━━━━━ Dataset section

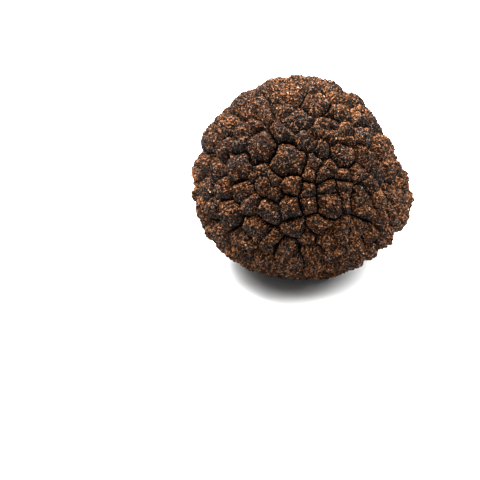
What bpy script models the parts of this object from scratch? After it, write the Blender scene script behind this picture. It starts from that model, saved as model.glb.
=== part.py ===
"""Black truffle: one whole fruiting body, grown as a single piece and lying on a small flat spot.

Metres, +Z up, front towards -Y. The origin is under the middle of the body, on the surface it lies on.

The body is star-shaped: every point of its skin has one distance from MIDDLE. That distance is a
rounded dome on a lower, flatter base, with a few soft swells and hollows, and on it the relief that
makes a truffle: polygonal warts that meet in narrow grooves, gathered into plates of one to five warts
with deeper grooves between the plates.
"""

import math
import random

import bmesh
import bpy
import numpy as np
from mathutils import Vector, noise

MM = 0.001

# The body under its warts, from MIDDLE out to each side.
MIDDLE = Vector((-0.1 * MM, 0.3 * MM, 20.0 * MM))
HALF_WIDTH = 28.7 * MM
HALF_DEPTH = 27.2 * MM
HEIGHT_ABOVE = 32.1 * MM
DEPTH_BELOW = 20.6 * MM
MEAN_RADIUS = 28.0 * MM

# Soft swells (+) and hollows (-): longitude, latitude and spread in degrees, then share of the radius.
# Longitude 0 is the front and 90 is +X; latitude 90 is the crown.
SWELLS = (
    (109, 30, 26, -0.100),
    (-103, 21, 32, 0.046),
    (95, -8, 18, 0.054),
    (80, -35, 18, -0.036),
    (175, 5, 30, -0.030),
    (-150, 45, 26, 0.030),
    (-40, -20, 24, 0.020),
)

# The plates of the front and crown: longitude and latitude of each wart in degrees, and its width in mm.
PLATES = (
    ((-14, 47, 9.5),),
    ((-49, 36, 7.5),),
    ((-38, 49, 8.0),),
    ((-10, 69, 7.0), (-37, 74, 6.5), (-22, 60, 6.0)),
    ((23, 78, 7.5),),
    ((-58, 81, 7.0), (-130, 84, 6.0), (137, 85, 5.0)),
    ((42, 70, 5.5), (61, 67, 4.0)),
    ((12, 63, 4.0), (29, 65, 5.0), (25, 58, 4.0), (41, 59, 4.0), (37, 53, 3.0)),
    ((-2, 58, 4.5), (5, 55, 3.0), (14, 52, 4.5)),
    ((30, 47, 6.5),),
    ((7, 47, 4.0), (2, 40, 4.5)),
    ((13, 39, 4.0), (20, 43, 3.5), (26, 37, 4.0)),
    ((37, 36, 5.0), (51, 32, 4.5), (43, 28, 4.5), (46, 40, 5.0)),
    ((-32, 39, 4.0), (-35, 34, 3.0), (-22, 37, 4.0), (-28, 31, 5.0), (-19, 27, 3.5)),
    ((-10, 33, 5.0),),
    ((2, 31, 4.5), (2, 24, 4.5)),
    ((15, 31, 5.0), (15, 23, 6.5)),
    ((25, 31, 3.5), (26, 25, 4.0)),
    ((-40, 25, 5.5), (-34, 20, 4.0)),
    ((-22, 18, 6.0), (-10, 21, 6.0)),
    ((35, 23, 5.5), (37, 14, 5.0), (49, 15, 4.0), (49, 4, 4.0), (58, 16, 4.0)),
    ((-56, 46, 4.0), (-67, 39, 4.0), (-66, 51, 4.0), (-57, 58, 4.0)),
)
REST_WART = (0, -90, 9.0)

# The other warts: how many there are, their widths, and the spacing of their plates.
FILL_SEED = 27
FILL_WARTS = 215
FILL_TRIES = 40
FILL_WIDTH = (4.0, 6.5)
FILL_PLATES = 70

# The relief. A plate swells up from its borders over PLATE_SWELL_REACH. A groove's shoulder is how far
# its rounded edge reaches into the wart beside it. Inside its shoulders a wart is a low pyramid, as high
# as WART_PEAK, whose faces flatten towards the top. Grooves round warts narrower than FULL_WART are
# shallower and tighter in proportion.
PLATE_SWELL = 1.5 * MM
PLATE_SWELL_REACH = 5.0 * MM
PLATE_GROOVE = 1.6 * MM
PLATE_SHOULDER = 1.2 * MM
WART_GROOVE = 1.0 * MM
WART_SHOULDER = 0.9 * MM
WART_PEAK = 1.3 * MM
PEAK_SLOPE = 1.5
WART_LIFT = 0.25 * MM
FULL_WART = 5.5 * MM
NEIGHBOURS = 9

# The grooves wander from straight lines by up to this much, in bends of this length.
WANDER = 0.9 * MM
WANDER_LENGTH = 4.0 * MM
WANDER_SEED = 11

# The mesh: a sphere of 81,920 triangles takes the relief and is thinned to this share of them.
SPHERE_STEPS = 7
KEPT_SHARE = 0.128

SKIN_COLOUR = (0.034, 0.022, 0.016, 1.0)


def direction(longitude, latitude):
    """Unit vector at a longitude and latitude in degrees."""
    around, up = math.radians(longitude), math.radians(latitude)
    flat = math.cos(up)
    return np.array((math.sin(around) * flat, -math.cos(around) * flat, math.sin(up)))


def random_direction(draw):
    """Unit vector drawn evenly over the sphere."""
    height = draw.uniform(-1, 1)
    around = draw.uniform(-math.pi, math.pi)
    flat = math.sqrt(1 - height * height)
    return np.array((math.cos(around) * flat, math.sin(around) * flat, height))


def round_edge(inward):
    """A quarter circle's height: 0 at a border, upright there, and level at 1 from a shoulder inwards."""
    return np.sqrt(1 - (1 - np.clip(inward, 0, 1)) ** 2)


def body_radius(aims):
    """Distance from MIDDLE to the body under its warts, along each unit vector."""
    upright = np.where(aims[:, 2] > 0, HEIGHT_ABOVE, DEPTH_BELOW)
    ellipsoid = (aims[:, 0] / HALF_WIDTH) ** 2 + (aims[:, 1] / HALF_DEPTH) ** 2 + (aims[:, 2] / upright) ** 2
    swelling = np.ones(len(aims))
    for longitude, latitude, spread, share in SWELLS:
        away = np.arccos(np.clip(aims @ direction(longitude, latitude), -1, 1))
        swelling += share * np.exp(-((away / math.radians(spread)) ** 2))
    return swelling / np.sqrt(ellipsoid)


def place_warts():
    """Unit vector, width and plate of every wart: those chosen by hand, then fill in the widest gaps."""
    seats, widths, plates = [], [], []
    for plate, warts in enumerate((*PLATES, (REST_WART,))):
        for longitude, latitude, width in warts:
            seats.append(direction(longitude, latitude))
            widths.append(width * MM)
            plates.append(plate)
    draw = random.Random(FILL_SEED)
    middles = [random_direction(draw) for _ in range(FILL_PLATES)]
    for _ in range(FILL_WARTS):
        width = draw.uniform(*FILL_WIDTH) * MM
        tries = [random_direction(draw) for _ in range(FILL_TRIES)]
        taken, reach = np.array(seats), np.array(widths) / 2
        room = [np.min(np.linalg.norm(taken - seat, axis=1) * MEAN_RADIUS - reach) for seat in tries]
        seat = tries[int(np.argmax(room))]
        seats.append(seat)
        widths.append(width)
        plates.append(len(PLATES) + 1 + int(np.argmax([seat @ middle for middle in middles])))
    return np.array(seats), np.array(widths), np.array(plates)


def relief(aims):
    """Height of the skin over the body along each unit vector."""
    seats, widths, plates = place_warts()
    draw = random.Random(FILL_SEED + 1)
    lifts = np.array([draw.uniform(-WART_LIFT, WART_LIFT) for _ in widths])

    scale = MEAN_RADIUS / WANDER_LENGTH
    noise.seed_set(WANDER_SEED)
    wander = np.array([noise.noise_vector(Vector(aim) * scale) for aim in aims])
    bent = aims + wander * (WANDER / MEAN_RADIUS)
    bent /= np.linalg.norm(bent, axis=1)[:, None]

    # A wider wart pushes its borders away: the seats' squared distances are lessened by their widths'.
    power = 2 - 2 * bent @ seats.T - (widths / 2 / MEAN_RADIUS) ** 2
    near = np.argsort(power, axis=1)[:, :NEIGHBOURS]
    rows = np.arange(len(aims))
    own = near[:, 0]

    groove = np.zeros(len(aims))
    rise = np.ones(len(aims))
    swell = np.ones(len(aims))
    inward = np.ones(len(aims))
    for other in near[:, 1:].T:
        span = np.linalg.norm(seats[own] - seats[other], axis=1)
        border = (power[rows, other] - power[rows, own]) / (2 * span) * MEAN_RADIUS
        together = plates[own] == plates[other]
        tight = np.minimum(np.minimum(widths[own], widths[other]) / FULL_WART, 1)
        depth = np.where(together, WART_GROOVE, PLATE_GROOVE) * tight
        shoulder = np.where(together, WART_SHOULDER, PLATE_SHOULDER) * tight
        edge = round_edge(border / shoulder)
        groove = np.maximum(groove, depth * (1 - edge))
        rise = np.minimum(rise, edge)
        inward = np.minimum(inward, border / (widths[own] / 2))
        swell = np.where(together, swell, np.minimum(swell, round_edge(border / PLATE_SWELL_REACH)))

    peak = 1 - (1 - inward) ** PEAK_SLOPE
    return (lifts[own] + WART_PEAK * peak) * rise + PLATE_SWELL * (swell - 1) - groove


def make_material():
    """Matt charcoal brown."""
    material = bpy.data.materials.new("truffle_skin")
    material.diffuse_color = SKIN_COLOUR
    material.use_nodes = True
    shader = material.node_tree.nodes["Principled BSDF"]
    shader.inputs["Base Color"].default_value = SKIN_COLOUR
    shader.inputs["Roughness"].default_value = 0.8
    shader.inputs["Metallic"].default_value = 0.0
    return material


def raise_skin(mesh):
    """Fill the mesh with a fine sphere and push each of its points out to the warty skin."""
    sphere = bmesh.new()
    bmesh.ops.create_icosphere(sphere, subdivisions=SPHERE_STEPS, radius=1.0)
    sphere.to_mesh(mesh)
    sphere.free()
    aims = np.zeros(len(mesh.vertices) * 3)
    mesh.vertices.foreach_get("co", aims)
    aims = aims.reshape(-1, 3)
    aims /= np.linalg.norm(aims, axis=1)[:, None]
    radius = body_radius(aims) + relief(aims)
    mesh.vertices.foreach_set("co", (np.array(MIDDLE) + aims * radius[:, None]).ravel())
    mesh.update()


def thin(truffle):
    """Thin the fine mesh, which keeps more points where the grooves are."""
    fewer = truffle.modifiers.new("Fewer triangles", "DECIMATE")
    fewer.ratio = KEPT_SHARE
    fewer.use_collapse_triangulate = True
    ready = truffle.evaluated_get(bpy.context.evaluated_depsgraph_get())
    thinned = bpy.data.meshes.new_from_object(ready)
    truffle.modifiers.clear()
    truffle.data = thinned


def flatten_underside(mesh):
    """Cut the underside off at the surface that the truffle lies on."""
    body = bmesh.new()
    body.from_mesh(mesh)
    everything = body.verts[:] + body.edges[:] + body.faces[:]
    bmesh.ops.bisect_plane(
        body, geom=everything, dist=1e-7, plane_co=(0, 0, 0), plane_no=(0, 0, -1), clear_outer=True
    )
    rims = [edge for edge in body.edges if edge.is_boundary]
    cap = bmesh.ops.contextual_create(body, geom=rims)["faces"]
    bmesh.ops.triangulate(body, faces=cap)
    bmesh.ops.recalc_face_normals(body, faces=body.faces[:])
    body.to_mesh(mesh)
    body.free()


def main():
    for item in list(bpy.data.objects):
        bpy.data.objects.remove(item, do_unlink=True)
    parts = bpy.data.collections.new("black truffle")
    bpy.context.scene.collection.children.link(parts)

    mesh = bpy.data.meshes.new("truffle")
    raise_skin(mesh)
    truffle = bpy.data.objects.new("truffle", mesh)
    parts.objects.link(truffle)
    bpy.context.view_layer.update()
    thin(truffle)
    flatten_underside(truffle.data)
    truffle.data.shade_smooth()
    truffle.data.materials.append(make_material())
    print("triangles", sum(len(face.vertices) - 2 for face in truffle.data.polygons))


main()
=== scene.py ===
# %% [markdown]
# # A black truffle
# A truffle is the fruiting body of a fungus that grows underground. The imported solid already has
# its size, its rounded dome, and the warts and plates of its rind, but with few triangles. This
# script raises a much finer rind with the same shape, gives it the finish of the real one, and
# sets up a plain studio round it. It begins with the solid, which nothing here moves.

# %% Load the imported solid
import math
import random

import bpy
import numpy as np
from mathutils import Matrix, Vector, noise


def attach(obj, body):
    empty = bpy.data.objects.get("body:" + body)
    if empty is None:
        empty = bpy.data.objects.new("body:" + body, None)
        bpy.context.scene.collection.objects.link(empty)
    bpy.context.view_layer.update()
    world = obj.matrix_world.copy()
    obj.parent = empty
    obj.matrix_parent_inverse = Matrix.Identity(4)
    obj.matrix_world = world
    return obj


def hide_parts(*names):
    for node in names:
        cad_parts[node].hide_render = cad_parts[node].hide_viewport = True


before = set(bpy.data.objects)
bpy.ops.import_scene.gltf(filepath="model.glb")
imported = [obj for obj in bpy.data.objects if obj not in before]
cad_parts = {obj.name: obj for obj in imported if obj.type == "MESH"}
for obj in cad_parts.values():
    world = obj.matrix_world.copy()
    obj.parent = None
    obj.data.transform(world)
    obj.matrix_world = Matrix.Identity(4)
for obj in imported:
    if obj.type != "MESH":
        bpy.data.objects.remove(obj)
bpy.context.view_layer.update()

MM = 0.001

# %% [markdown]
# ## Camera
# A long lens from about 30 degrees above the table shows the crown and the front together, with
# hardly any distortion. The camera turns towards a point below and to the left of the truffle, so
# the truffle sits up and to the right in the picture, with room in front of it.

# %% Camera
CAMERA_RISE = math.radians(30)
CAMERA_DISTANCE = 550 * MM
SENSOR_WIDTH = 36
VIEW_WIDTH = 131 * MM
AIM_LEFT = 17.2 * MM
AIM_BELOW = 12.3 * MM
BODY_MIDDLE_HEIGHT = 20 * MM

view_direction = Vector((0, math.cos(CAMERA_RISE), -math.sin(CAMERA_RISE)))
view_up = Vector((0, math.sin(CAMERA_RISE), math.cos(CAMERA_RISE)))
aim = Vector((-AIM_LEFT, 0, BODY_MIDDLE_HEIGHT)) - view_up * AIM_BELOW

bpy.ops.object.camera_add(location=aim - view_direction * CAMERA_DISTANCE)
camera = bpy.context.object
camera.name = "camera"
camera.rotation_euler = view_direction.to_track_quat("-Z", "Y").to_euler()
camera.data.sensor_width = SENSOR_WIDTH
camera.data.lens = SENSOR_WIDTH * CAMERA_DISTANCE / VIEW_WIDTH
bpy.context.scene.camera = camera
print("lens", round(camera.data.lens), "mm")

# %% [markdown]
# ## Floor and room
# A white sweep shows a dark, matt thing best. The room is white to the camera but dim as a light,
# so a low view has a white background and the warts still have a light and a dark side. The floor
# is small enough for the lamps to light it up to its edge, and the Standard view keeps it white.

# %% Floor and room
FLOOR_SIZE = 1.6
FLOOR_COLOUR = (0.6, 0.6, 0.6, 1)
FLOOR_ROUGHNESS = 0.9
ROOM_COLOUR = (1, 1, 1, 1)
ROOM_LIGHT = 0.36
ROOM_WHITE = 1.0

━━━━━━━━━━

[Task to complete] Identify the lines that hold the word "type". Copy every one of them.

[Exercise response]
cad_parts = {obj.name: obj for obj in imported if obj.type == "MESH"}
    if obj.type != "MESH":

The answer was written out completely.